Science, technology, engineering and mathematics have long been locked into the four-letter acronym we all know as STEM. But an additional letter is now making its way in, and is carving out a space for itself within a well-established approach to education.
That letter is A, for art.
And although it’s a seemingly unlikely companion to the other letters, embedding art in the world of STEM is actually beneficial to those who intend on pursuing any of the paths which have been part of the original acronym.

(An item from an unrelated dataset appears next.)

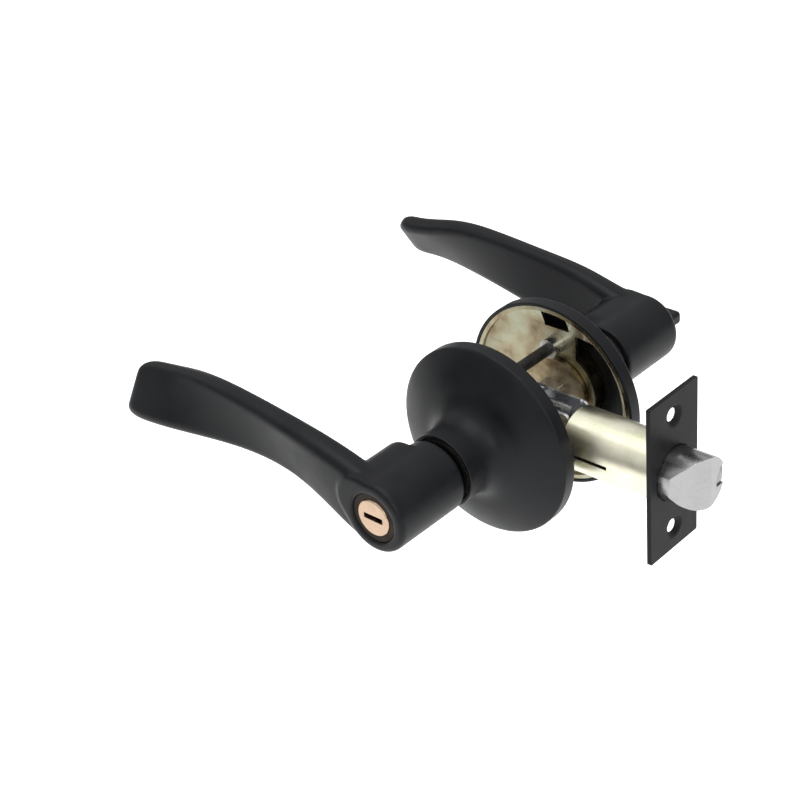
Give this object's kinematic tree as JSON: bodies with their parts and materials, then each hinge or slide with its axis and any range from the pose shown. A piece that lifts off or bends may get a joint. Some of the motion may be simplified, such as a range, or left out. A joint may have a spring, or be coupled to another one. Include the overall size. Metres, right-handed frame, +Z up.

STEAM is the process by which educators infuse art into their science curriculums. That infusion can occur by introducing painting, sculpture, theatre, music, language, writing or design into STEM lessons or alongside them. In turn, K-12 students get to not only learn analytical, logical and technical concepts, but they additionally get to develop their skills in relation to creativity, communication, critical thinking, and more.
When it comes to the actual application, there is no one way to go about it. Each teacher can use the STEAM approach to shape their courses according to their strengths and the specific needs of their classrooms. Speaking for ourselves, we incorporate creativity into computer programming to ensure that students (and educators!) exercise their imaginative skills and acquire technical know-how all at once.
One of the ways in which we fuse art and code is through our workshops. For example, when we deliver our micro:bit lessons, we encourage students to code animations that afterwards light up on the device. The activity is therefore visual, and not just a series of 1s and 0s. Students get to learn computer programming through block coding, but the result of their labor shows up in the artistic form that they desire, whether it be the familiar smiley face or a dancing stickman.
Putting the A in STEAM means that students are thinking innovatively when it comes to subject matter than often leans on the technical. With an artistic approach, students can problem-solve more creatively and communicate more freely.
Art education can also foster visual learning. Math might be all numbers, but many scientific and technological disciplines deal with visuals as a gateway to understanding complex concepts. And because art is less rule-based and more flexible, it can encourage students to be curious and ask questions – which not only improves a given student’s public speaking skills, but builds their confidence and opens up their minds.
STEAM is also capable of breaking down some barriers. By showing that the arts and the humanities can also be part of all things STEM, students are less intimidated to enter these fields. This is particularly important in terms of engaging more women and girls into the sciences – a goal that we continue to diligently pursue at KCJ.
Intertwining the arts and the sciences creates a learning environment that is reflective of the 21st century. Today, there is no longer a division between “people who suck at math but are good at art” and vice versa. STEAM bridges two worlds that have long seemed at odds with one another to generate an inclusive learning experience that promotes creativity, collaboration, and innovation.